In fact, if we assume that inflation remains at 3% over the coming decades—above the Bank of England’s target rate but closer to the UK's recent average—a 25-year-old today would need to save over £3 million by retirement age to preserve the purchasing power of £1 million today. Even a 50-year-old would need to save an additional £500,000 or so.

The ISA (Individual Savings Account) allowance is intended to rise with inflation, but it has remained at £20,000 since 2017 and is expected to stay frozen at this level until at least 2030. During this time, prices have increased by approximately 35%, resulting in a real-term reduction of about £6,000 in the annual allowance's value.

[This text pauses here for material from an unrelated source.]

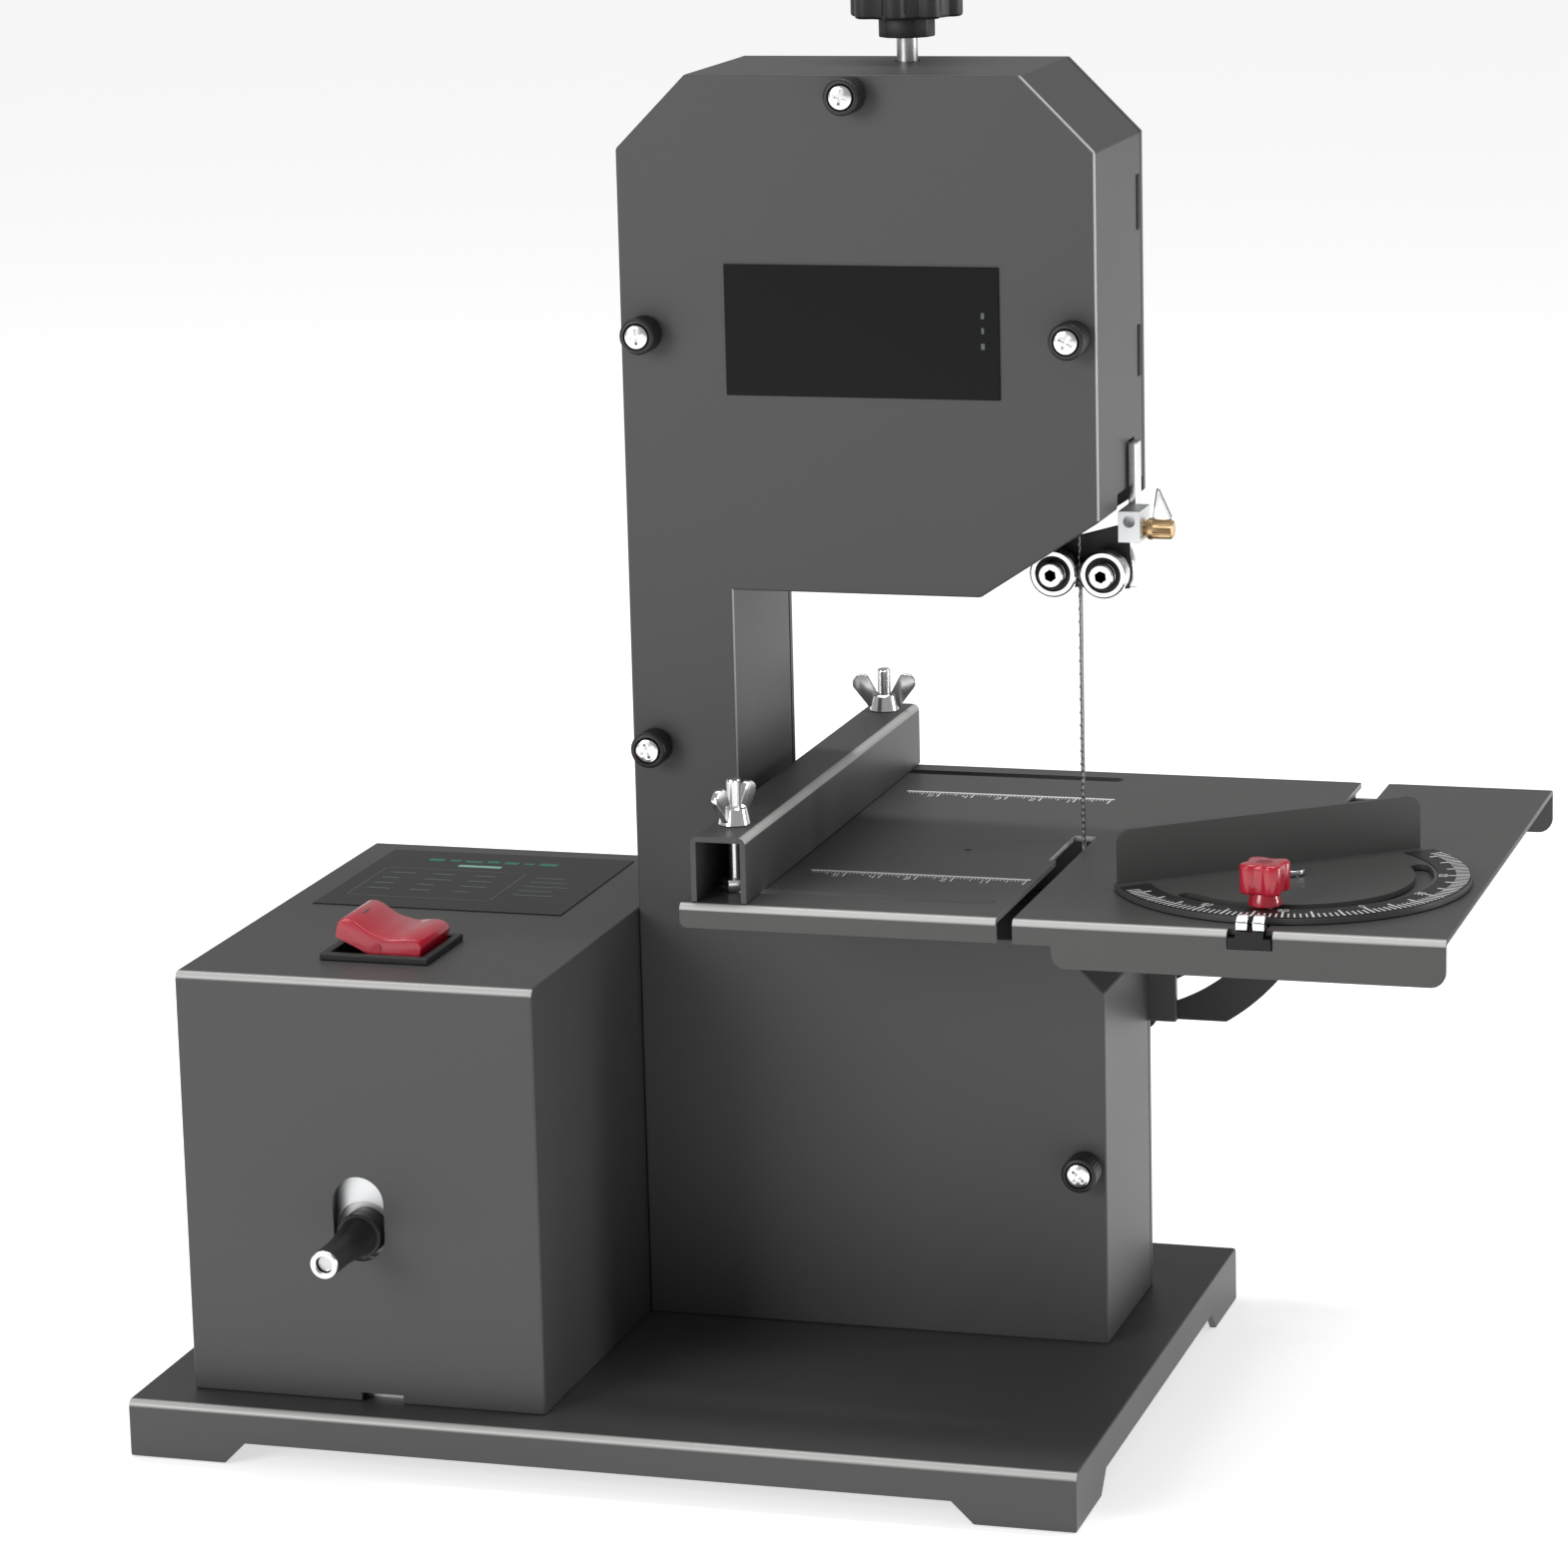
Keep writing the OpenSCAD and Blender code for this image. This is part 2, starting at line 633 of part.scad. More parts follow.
// The table is one sheet with its front and rear edges bent down
slit_x = blade_x - 2;
slit_w = 4.5;
slit_end = 37.2;
module table() {
    x1 = table_x + table_w;
    y1 = table_y + table_d;
    step_x = 117;
    bend = 2;
    deep = 30;
    color([0.38, 0.38, 0.38]) difference() {
        intersection() {
            union() {
                slab([table_x, table_y, sheet_under], [x1, y1, table_z]);
                upright(table_y, table_y + table_t) flange_outline(table_x, step_x + 4, flange_low, 2, 0);
                upright(table_y, table_y + table_t) flange_outline(step_x, x1, flange_h, 4, 4);
                upright(y1 - table_t, y1) flange_outline(table_x, x1, flange_h, 4, 4);
            }
            // round the outside of both bends
            rotate([90, 0, 90]) translate([0, 0, table_x - 1]) linear_extrude(height = table_w + 2)
            union() {
                translate([table_y + bend, table_z - deep]) square([table_d - 2 * bend, deep]);
                translate([table_y, table_z - deep]) square([table_d, deep - bend]);
                for (y = [table_y + bend, y1 - bend])
                    translate([y, table_z - bend]) circle(r = bend);
            }
        }
        slab([slit_x, table_y - 1, table_z - 20], [slit_x + slit_w, slit_end, table_z + 1]);
        slab([slit_x - 2, 8, table_z - 5], [slit_x + 1, slit_end, table_z + 1]);
        // groove for the mitre bar, open at both ends
        slab([mitre_x - 4, table_y - 1, table_z - 3], [mitre_x + 4, y1 + 1, table_z + 1]);
        for (y = [table_y - 1, y1 - table_t - 0.5])
            slab([mitre_x - 6, y, table_z - 5], [mitre_x + 6, y + table_t + 1.5, table_z + 1]);
        for (y = [front_slot_y, rear_slot_y])
            translate([60, y, sheet_under - 1]) linear_extrude(height = 5) obround(2.5, 70.5);
        rod_z([75.6, 15.6, sheet_under - 1], 1.2, 5);
    }
}

// Two printed scales, numbered from the blade, as thin inlays
module table_scales() {
    skin = 0.15;
    color("white") for (y = [-15.4, 82]) translate([0, 0, table_z]) linear_extrude(height = skin) union() {
        translate([slit_x - 62, y]) square([60, 1]);
        for (k = [0 : 59])
            translate([slit_x - 2.15 - k, y - (k % 10 == 0 ? 5 : k % 5 == 0 ? 3.4 : 2)])
                square([0.3, k % 10 == 0 ? 5.1 : k % 5 == 0 ? 3.5 : 2.1]);
    }
}

module mitre_channel() {
    wall = 1.2;
    depth = 5;
    inner = 6;
    color([0.3, 0.3, 0.3]) difference() {
        slab([mitre_x - inner - wall, table_y + table_t + 0.1, table_z - depth - wall],
            [mitre_x + inner + wall, table_y + table_d - table_t - 0.1, sheet_under]);
        slab([mitre_x - inner, table_y, table_z - depth], [mitre_x + inner, table_y + table_d, table_z]);
    }
}

// Trunnion plate behind the housing: its arc slot turns about the blade just under the table top
module quadrant() {
    y0 = house_back + 0.6;
    flat_z = 94.3;
    left = blade_x - 32;
    right = blade_x + 54;
    color([0.16, 0.16, 0.16]) union() {
        upright(y0, y0 + 2) difference() {
            intersection() {
                translate([blade_x, tilt_z]) circle(r = quad_r);
                translate([left, flat_z]) square([right - left, sheet_under - flat_z]);
            }
            translate([blade_x, tilt_z]) arc_slot(quad_slot_r, 3, -111.5, -38);
            translate([slit_x - 3, tilt_z - 12]) square([slit_w + 3, 20]);
        }
        slab([left, y0, sheet_under - 2], [blade_x - 6, y0 + 20, sheet_under]);
        slab([blade_x + 6, y0, sheet_under - 2], [right, y0 + 20, sheet_under]);
    }
}

// An arc-shaped slot about the origin, from angle a0 to a1, with round ends
module arc_slot(r, half, a0, a1) {
    far = 2 * r;
    steps = 6;
    union() {
        intersection() {
            difference() {
                circle(r = r + half);
                circle(r = r - half);
            }
            polygon(concat([[0, 0]], [for (k = [0 : steps])
                far * [cos(a0 + (a1 - a0) * k / steps), sin(a0 + (a1 - a0) * k / steps)]]));
        }
        for (a = [a0, a1])
            translate(r * [cos(a), sin(a)]) circle(r = half);
    }
}

module quadrant_bolts() {
    color("silver") for (a = [-84, -110])
        translate([blade_x + quad_slot_r * cos(a), 0, tilt_z + quad_slot_r * sin(a)]) union() {
            rod_y([0, 53, 0], 2.5, a == -84 ? 21.5 : 13);
            rod_y([0, 53.4, 0], 4.4, house_back - back_t - 53.4);
            rod_y([0, house_back + 2.9, 0], 5, 0.9);
            if (a == -110) rod_y([0, house_back + 3.8, 0], 4.2, 3.2);
        }
}

module tilt_knob() {
    y0 = house_back + 4.1;
    color([0.06, 0.06, 0.06]) translate([blade_x + quad_slot_r * cos(-84), 0,
        tilt_z + quad_slot_r * sin(-84)]) difference() {
        union() {
            rod_y([0, y0, 0], 5, 3);
            upright(y0 + 2.5, y0 + 12) union() {
                circle(r = 8.6);
                for (k = [0 : 5])
                    rotate(60 * k) translate([8, 0]) circle(r = 2.6);
            }
        }
        rod_y([0, y0 - 1, 0], 2.55, 12.2);
    }
}

module fence() {
    x0 = fence_x - fence_w / 2;
    y0 = table_y + 1.8;
    y1 = table_y + table_d - 1;
    wall = 1.5;
    bend = 2;
    rise = table_z + gap;
    top = table_z + fence_h;
    color([0.32, 0.32, 0.32]) difference() {
        upright(y0, y1) difference() {
            union() {
                translate([x0, rise]) square([fence_w, top - rise - bend]);
                translate([x0 + bend, rise]) square([fence_w - 2 * bend, top - rise]);
                for (x = [x0 + bend, x0 + fence_w - bend])
                    translate([x, top - bend]) circle(r = bend);
            }
            translate([x0 + wall, rise - 1]) square([fence_w - 2 * wall, top - rise - wall + 1]);
        }
        for (y = [front_slot_y, rear_slot_y])
            rod_z([fence_x, y, top - 5], 2, 8);
    }
}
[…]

As a consequence, younger and even middle-aged savers are at a disadvantage, finding it much more challenging to accumulate a savings pot that maintains the same purchasing power as previous generations. When you consider that wages are barely keeping pace with inflation, it's evident that the odds are now significantly more daunting than before.
However, by the time today's twenty-somethings reach retirement age, the world may be quite different. The ISA allowance might increase to £50,000, salaries could automatically adjust for inflation in real time, and we may even find ourselves commuting in flying cars—or at the very least, in driverless Ubers.
Conclusion
So what’s the lesson behind all this? Mostly that becoming an ISA millionaire is a recipe with four ingredients:
A decent amount to invest
Time
Patience
Luck.
Most people fall short in at least one of those areas. Maybe you aren’t earning a lot, perhaps you struggle to remain consistent when life gets challenging, or you might panic-sell at the first sign of market fluctuations. This is just part of being human.
The real key lies in consistently showing up and doing the seemingly mundane tasks as frequently as you can, for as long as you can manage it. Will you end up swimming in gold coins like Scrooge McDuck? Probably not. However, you will be much better off than if you hadn’t made the effort. While it's not guaranteed, history suggests that the odds are in your favor.